Yunanistan'a özellikle Almanya tarafından empoze edilen ağır mali şartların kabul edilip edilmemesi tercihinde halkın eğilimini anlamak için Başbakan Çipras konuyu referanduma taşıdığında, Alman Maliye Bakanı Wolfgang Schaeuble "Oylar hiçbir şeyi değiştiremez" demişti.
Gerçekten de Yunan halkının referandumda "Hayır" demesi hiçbir şeyi değiştirmedi. Çipras hükümeti bütün şartları kabul etti.
Yunanistan uzun süreli bir kapitülasyon dönemine girdi. O dönemde Çipras'la yolunu ayıran müstafi Maliye Bakanı Yanis Varoufakis "The Guardian" gazetesine verdiği demeçte durumu tahlil ederken "Zaten biz Yunanlılar Avrupa'nın zencileriyiz" diye yakınıyordu.
Seçime giderken
Şimdi biz yeni bir genel seçime giderken oylarımızın neleri değiştirebileceğini acaba hiç düşünüyor muyuz? Bir başka deyişle acaba iç dinamiklerle dış konjonktür arasındaki interaktif ilişkilerde son kararı seçmenler mi, yoksa dış konjonktüre yön veren süper güçler mi verir?
Ya da şöyle bakabiliriz olaya... Amerika "Demokrasi getiriyorum" diyerek Irak'ı işgal etti. Bu işgal sonunda Irak'ta iç savaş başladı... Iraklı Kürtler bağımsız devlet kurma aşamasına geldiler. Şiilerle Sünniler arasındaki ayrılıktan, bir de IŞİD çıktı. İstikrarsızlık Suriye'ye de sıçradı ve o ülke de kana bulandı.
Amerika ve Irak
Bütün bu olup bitenler bize terörizm, milyonlarca sığınmacı ve istikrarsızlık biçiminde yansımadı mı? Kısacası dış konjonktürdeki gelişmeler iç dinamiklerin üzerine çöktü...
Peki bu sosyo-politik ve stratejik fiyasko, bu fiyaskonun mimarı ve icracısı olan ABD'yi nasıl etkiledi? Açıkçası olup bitenler Amerikan seçmeninin umurunda bile değil. 1980'den bu yana ABD'yi Irak'ta iki kez savaşa sokan iki Bush'tan sonra yeni bir Bush, başkan seçiminde Cumhuriyetçilerin en güçlü aday adayı.
Yanlış yapma hakkı
Kısacası her devletin ve her siyasetçinin yanlış yapma hakkının sınırları aynı ölçekte değil. Yunan siyasetçileri bu sınırları zorladıkları ve kazandıklarından çok harcadıkları için ülkeleri ve gelecekleri ipotek altına alındı. Aristo'nun, Sokrat'ın torunları kendilerini "Avrupa'nın zencileri" olarak görüyorlar şimdi.

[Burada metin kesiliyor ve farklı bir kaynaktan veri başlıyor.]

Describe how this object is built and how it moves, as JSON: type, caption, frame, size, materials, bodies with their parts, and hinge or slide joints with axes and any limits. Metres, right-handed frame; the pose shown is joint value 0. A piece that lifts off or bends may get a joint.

Bütün bu olup bitenlerden çıkartılacak kıssaya gelince...
Kıssadan hisseler
Kendi ülkenizin kronikleşmiş siyasi sorunlarına çözüm üretemezken, uluslararası arenanın çözümsüz sorunlarına aktif taraf olmaktan kaçınmalısınız.
Mesela 1974'ten beri "Kıbrıs Sorunu"nu dış politikanız üzerindeki ipotek olmaktan çıkaramamışken, sizin "Filistin Sorunu"nda çözümleyici taraf olmanız pek kolay değildir. Ya da Suriye'deki iç savaşa çok fazla angaje olduğunuz zaman dış konjonktüre yön veren güçler "Türkiye'yi Suriyelileştirmek" benzeri projeleri sahneye koyarlar... İçeride de bu tür projelere destek verecek ajanlar zaten fazlasıyla vardır.